La question qui se pose toutefois ici, au Québec et au Canada, c'est comment cet argent sera investi ? Produira-t-on des contenus locaux comme Netflix le fait déjà un peu ici et ailleurs ? Et est-ce que cette arrivée d'Apple fera augmenter les contenus américains de qualité, au détriment des contenus provenant d'autres pays qui n'ont pas le poids démographique et donc pas les marchés de diffusion à revenus suffisants pour se débattre devant ce géant ?

***

« C'est l'eldorado de la télé », lance Sylvain Lafrance, ancien grand patron d'ICI Radio-Canada, spécialiste des médias, aujourd'hui à HEC Montréal, en commentant la nouvelle. « Mais cela vient accentuer un paradoxe. »

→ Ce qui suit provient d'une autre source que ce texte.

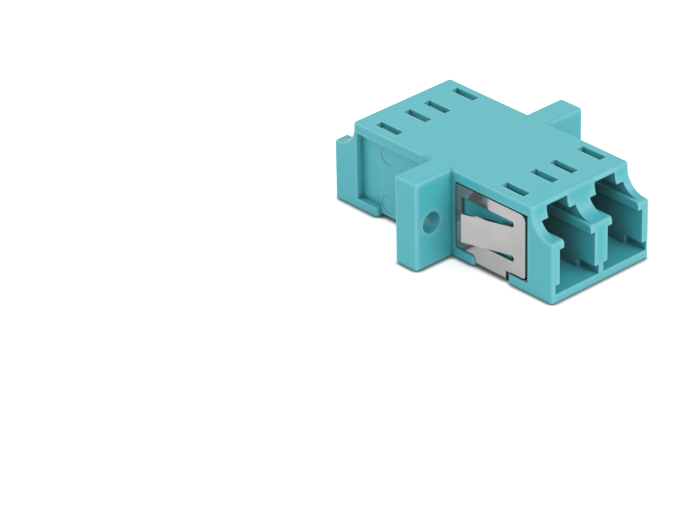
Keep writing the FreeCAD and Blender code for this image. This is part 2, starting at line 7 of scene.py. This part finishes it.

Si on a toutes sortes de contenus nouveaux venus d'Apple, avec des vedettes comme Oprah, Steve Carell, Jennifer Aniston et Reese Witherspoon pour le confirmer, qui sont venues appuyer le géant de la techno dans la présentation de son projet hier, c'est génial. On peut se dire qu'on ne s'ennuiera jamais avec autant de bonne nouvelle télé. On l'a vu, les nouveaux joueurs comme Netflix et Amazon proposent des contenus de qualité au moins égale à ceux des producteurs traditionnels de la télé américaine.

« Mais au Québec et au Canada, on pourrait se voir nous-mêmes de moins en moins », ajoute M. Lafrance.

La question se pose surtout au Canada anglais, où la proximité avec la culture américaine rend le marché particulièrement vulnérable à la prépondérance des contenus venus de Hollywood.

Au Québec, on a nos habitudes, nos goûts, nos vedettes. « On fait de l'excellente télé, et on y tient », dit M. Lafrance. On veut nos Unité 9, Ruptures, La Voix et compagnie.

Mais est-on protégé pour toujours ? « Combien de temps tiendra ce rempart ? Ce n'est pas simple à prévoir. »

Chose certaine, il faut penser maintenant, pas demain, aux moyens à prendre pour assurer la pérennité de la production de contenus qui parlent de nous, de nos réalités, de notre histoire, de nos particularités. S'assurer que cela puisse continuer.

Selon M. Lafrance, pour cela, il faut que le secteur accepte de sortir des sentiers battus et fasse notamment des alliances, des partenariats, de la mise en commun d'outils et de ressources. « Et des partenariats parfois improbables. »

Il évoque notamment l'ouverture aux nouveaux contenus à Tou.tv, qui permet la diffusion de toutes sortes d'émissions issues du privé, une plateforme de diffusion en continu au départ vouée à la diffusion de contenus issus d'entités publiques. « On n'aurait jamais pensé ça avant, dit-il. Mais c'est nécessaire pour renforcer les plateformes. »

Sylvain Lafrance enjoint aussi les gouvernements à agir rapidement pour aider l'industrie culturelle à assurer son avenir, avec notamment des outils qui ne demandent pas des législations hypercompliquées. On peut par exemple, inspiré par l'Union européenne, exiger des diffuseurs de contenus qui font affaire ici, mais qui ne sont pas d'ici, qu'ils proposent systématiquement un certain pourcentage de produits locaux. Il suffit de programmer ainsi leurs algorithmes pour les suggestions ou carrément pour leurs répertoires. La règle du contenu canadien a joué un rôle efficace autant en télé qu'en radio.

On peut aussi demander à toutes les entreprises de payer des impôts ici et de récolter des taxes. Le gouvernement du Québec a avancé sur ça, explique M. Lafrance, mais pas celui du Canada.

Bref, il y a urgence à réfléchir, mais surtout à agir. Le changement et la nouveauté, c'est super. Si on les gère bien.